Recognizing this connection highlights the importance of automation to reduce human error and improve security.
Common Pitfalls
#1Hardcoding secrets directly in Terraform configuration files.
Wrong approach:variable "db_password" { default = "SuperSecret123!" } resource "aws_db_instance" "example" { password = var.db_password }
Correct approach:data "vault_generic_secret" "db_password" { path = "secret/data/db" } resource "aws_db_instance" "example" { password = data.vault_generic_secret.db_password.data["password"] }
Root cause:Misunderstanding that Terraform variables are stored in plain text and can be exposed in code or state.

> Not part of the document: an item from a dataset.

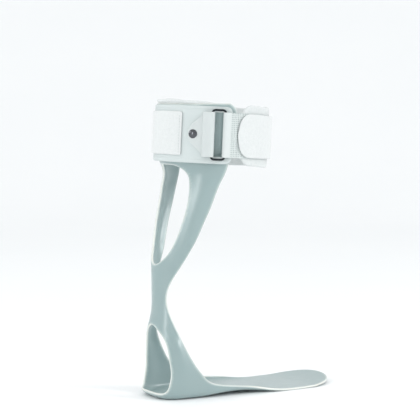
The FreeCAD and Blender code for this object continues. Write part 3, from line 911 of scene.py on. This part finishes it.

#2Assuming Terraform state files do not contain secrets after fetching them.
Wrong approach:resource "aws_db_instance" "example" { password = data.vault_generic_secret.db_password.data["password"] } output "db_password" { value = data.vault_generic_secret.db_password.data["password"] }
Correct approach:resource "aws_db_instance" "example" { password = data.vault_generic_secret.db_password.data["password"] } output "db_password" { value = "REDACTED" sensitive = true }
Root cause:Not marking outputs as sensitive causes secrets to appear in logs and state outputs.
#3Using static secrets without rotation in production environments.
Wrong approach:data "vault_generic_secret" "db_password" { path = "secret/data/db" } # No rotation or update mechanism
Correct approach:# Configure Vault to generate dynamic database credentials resource "vault_database_secret_backend_role" "db_role" { name = "db-role" db_name = "my-db" creation_statements = ["CREATE USER '{{name}}'@'%' IDENTIFIED BY '{{password}}'; GRANT ALL PRIVILEGES ON *.* TO '{{name}}'@'%';"] default_ttl = "1h" max_ttl = "24h" } # Terraform fetches dynamic credentials during apply
Root cause:Lack of understanding of dynamic secrets and rotation leads to stale or compromised credentials.
Key Takeaways
Secret management integration securely connects your infrastructure to centralized secret stores, avoiding hardcoded sensitive data.
Terraform fetches secrets dynamically at runtime, but care is needed to avoid leaking secrets in state files or outputs.
Access control and authentication are critical to ensure only authorized Terraform runs can retrieve secrets.
Dynamic secrets and automated rotation enhance security but require additional orchestration beyond Terraform alone.
Understanding these principles helps build secure, scalable infrastructure that protects sensitive information effectively.